Here are three posts trying to make some contribution to philosophy of science and to the public's understanding of it.
The first,
What is A Machine? Natural Machines and Origins of Science tries to express something possibly original about the occasions when people have gotten a foothold on the path to a major branch of science. Before the scientific revolution there were, hidden amidst the blooming buzzing confusion of nature, a few "natural machines". Unlike the typical object in nature, they behave with predictable simplicity, although this may not be obvious for a long time -- until certain concepts and technologies aid in their analysis. These include a heavy dense projectile in (parabolic, as it turns out) flight, and the system of the Earth, Sun, moon, and planets (and their moons). Probably, I should say machines and mechanical processes, but I like the idea of a flying rock or cannonball as an ultra-simple machine.
The next essay,
Finding Your Invisible Elephant. A Science Requires, and is Shaped by, a Tractable Subject Matter suggests that "scientific method", or other good epistemic processes such as peer review journals and conventions are not enough. Once a discipline, through a fruitful set of techniques, is able to repeatedly find its way to make contact with a coherent set of fundamental facts of nature, only then do the practices of academia give rise to a ratcheting mechanism that can make the diverse efforts of many autonomous individuals and groups converge on better and better understanding of some set of phenomena.
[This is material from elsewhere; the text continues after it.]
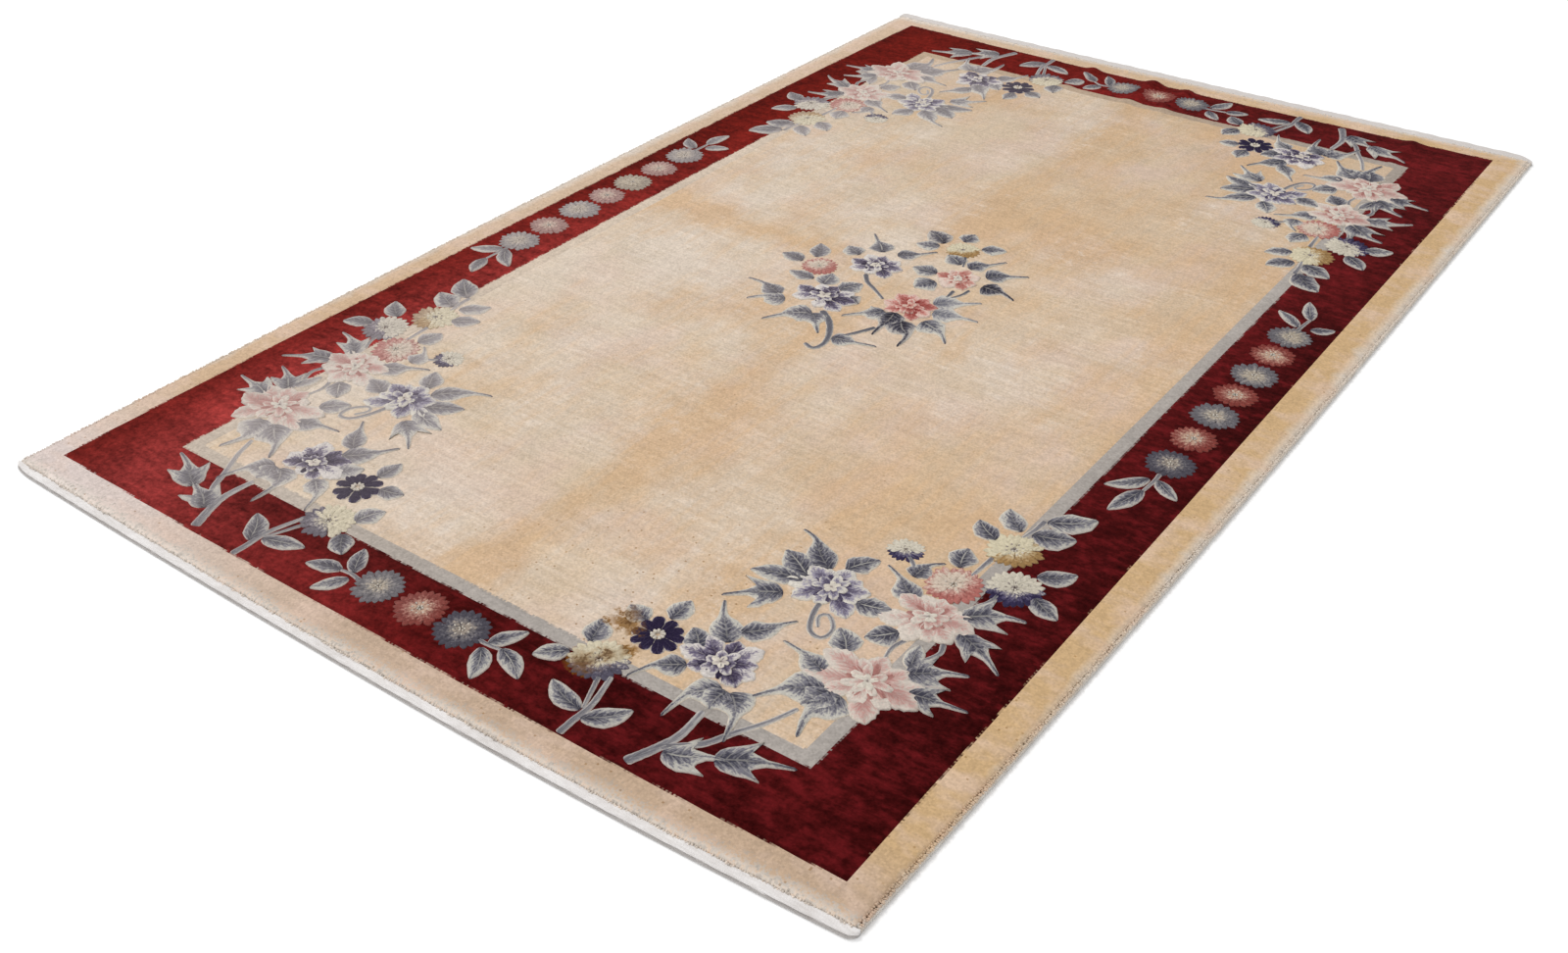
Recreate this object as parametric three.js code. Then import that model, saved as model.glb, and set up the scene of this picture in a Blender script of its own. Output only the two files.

This does not work for literary criticism, and its working in many fields of social science, such as sociology of scientific knowledge, is highly dubious.
The third essay,
Global Warming and the Controversy: What is Scientific Consensus? Continental Drift as Example focuses on a case study of scientific consensus by a practitioner of the fairly new field of social epistemology, Miriam Solomon in her book
Social Empiricism. It concerns the gelling, over several decades, of recognition of the phenomenon of continental drift, or plate tectonics. Many very diverse disciplines had to finally agree that they all had data pointing to the same surprising phenomena before it could legitimately be said that there was a
scientific consensus.
Now, this falls short of what the title seems to promise, but is part of a project of trying to take small, sometimes painful steps in that direction.